* Begin *

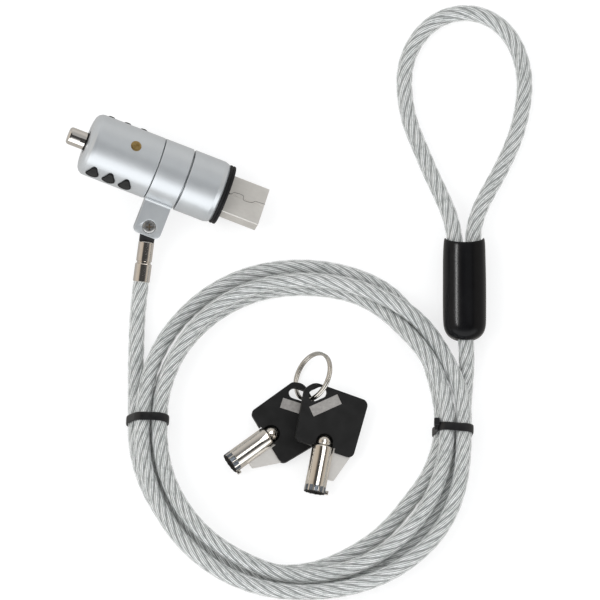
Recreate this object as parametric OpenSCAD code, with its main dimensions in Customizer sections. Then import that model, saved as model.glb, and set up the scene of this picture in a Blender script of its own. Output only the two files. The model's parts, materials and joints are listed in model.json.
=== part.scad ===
// Laptop cable lock with a USB-A shaped plug, a swivel clevis, a coiled wire
// rope with an anchor loop, and two tubular keys on a split ring.
// Everything lies on z = 0. Lengths are in millimetres.

/* [Lock head] */
// Outer diameter of the barrel
barrel_d = 18.2; // [17.8:0.1:18.6]
// Length of the rear housing behind the collar
rear_len = 20.75; // [20.5:0.05:23]
// Width of the swivel collar along the barrel
collar_w = 8.6; // [8.4:0.1:8.8]
// Length of the nose housing in front of the collar
nose_len = 10.8; // [10.5:0.05:11.2]
// Thickness of the black gasket ring on the nose
gasket_t = 1.75; // [1:0.05:2]
// Diameter of the chrome key post
post_d = 5.1; // [5:0.05:5.2]
// How far the key post sticks out behind the barrel
post_out = 5.6; // [5:0.1:6]

/* [USB plug] */
// Width of the plug shell
plug_w = 12; // [11.9:0.05:12.1]
// Thickness of the plug shell
plug_t = 4.5; // [4.4:0.05:4.6]
// Length of the plug shell in front of the gasket
plug_out = 11.3; // [11:0.1:12]
// Wall of the folded plug shell
plug_wall = 0.4; // [0.3:0.05:0.45]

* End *

**Exercise objective:**
Repeat, word for word, the lines from the opening of the material through the line containing "are in millimetres.".

**The completed task:**
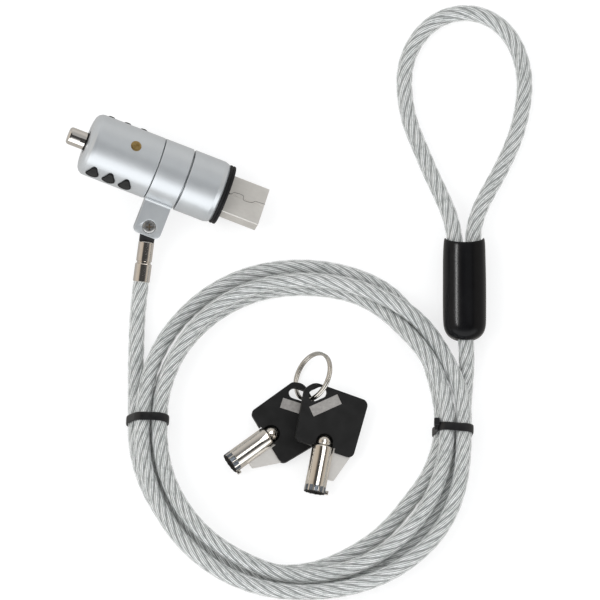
Recreate this object as parametric OpenSCAD code, with its main dimensions in Customizer sections. Then import that model, saved as model.glb, and set up the scene of this picture in a Blender script of its own. Output only the two files. The model's parts, materials and joints are listed in model.json.
=== part.scad ===
// Laptop cable lock with a USB-A shaped plug, a swivel clevis, a coiled wire
// rope with an anchor loop, and two tubular keys on a split ring.
// Everything lies on z = 0. Lengths are in millimetres.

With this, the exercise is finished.